I started with a switch statement that was initially around 100 - 150 lines or so. But due to additional requirements, creeping features, plus error checking/handling, it's over 700 lines now, and I wonder if it would be better to switch to function pointers, or some other method that would eliminate that big switch(){} because it's a royal PITA to work with that.

The high level (logical) state machine contains only 5 states: ON, OFF, INIT, POWERDOWN, and FAIL where INIT stands for the OFF -> ON transition and POWERDOWN stands for the ON -> OFF transition. The low level state machine has 20+ states with most of the growth coming from the breakup of INIT and POWERDOWN states, plus various error handling/retry states not indicated in the high level description.

Is there any disadvantage to use function pointers in Arduino?
Is there any other method aside from the two I already mentioned that could be used to efficiently implement a state machine while having easily maintainable code?

HW & SW: T3.2, Arduino 1.8.4, Teensyduino 1.41
 
Vague hand-waving follows.

State machines should not be a problem for 'moderately' sized code. Have done some state machines with T3.1s and T3.2s, but do not directly use the arduino system.

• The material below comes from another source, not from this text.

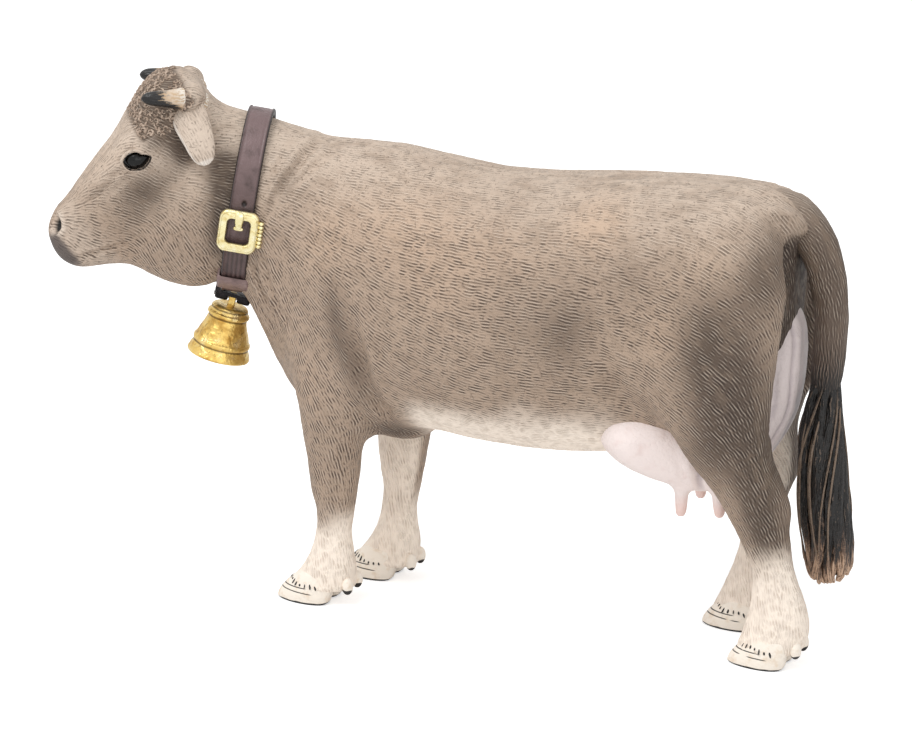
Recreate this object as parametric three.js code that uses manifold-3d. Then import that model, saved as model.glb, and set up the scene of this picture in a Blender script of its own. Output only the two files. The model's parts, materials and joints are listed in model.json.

That is, not certain how you would know where stuff is, so ability to discern a memory issue not known.

For FPs, you will need to determine if you want pointers to methods (C++), or pointers to functions (C), as they become very different animals after the compiler eats your code. For C-only stuff, simple FPs should be easy to read, easy to maintain, and are typically faster than going through the switch statement.

Would suppose that if the function that does the state transition stuff does anything else other than decode the event and determine the next state, your overhead would tend to resemble the traditional switch() state machine. Remember, the code that is called for each iteration must not have any overhead that is specific to only a particular state transition, otherwise, much slower.
 
Aside from having relatively small amounts of RAM, C++ and C on the Teensy are both pretty normal.

I'm a fan of arrays of function pointers or objects for state machines. In addition to being concise, being data-driven makes it easier to write test automation.

The question of how best to code state machines has been around for many decades. If you search, you'll find plenty of sage advice and some clever coding tricks.